Soviet Medical Internationalism and the Global Cold War
Associate Professor Paula Michaels
About the project
My current book project, Soviet Medical Internationalism and the Global Cold War, analyses the varied strategies the USSR employed to mobilise medical cadres and medical knowledge as vectors for global engagement. While these efforts began in the immediate wake of World War II, they grew exponentially during the 1960s, 1970s, and 1980s.
Strategies to marshal medicine were organised around three approaches: (1) deploying Soviet workers overseas to conferences, on bi-lateral exchanges, and via secondments; (2) receiving overseas delegations to the USSR in order to showcase Soviet advances in research and in the organisation and delivery of public health services; and (3) hosting foreign students, primarily from the Global South, for the study of medicine in the USSR. While not expressly coordinated, these pathways of engagement exhibited complementarity that provided the state with a range of options that could be utilised flexibly, as appropriate for different target nations.
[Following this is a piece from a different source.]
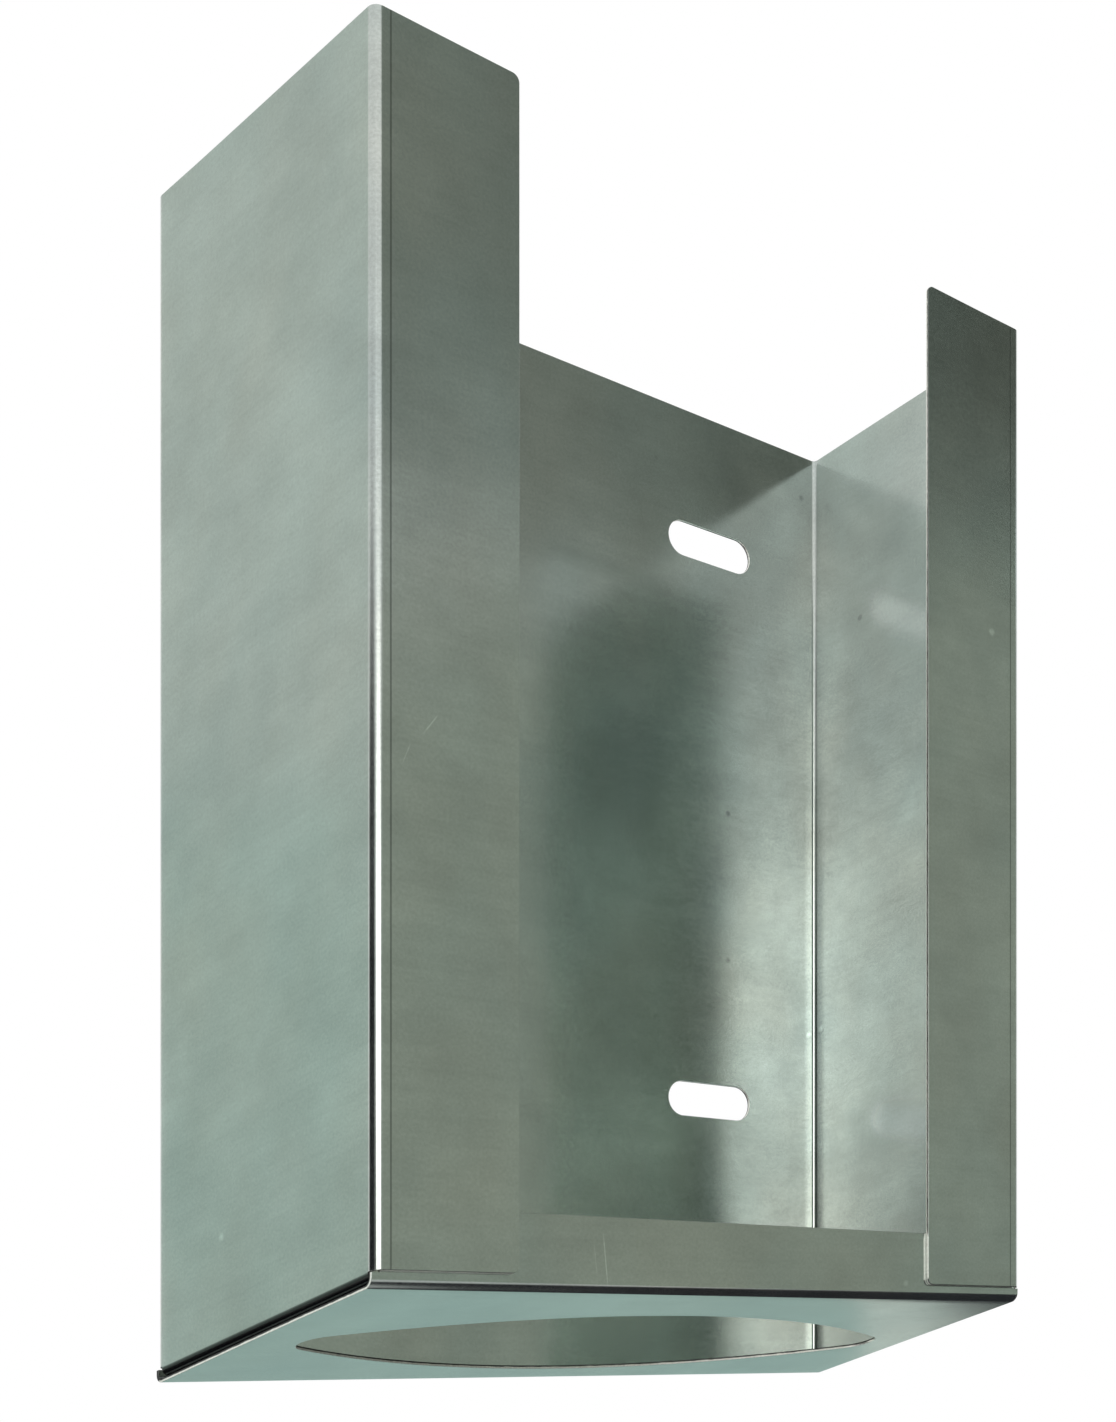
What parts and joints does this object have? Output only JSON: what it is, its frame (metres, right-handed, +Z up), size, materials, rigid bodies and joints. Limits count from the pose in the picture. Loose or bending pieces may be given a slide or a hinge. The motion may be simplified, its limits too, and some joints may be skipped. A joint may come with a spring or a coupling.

Taking the United States, Czechoslovakia, and Cuba as case studies for Soviet medical diplomatic efforts, I highlight the ways that personal contacts and professional networks operated in ways unanticipated by and perhaps undesired by the states that instigated them.
The Soviet experience illustrates the exceptional potency of medical and health initiatives as instruments of ‘soft power’: state-sponsored efforts to woo foreign governments and their people. Seemingly (if not in actual fact) free from ideological concerns, the universal, humanitarian grounds on which the case can be made for collaboration in medicine are an easy sell to recipient states and their citizens. Moreover, in light of the ways that diseases know no national boundaries, a clear case can be made for the advantageousness of cooperation and collaboration even in the face of conflict.
Unifying what has been in the scholarly literature to date three largely separate conversations about contacts between - to use the language of the Cold War era - the First and Second Worlds, within the Second World, and between the Second and Third Worlds, this study showcases the range of strategies available to state actors and how these approaches overlapped, reinforced and, at times, conflicted.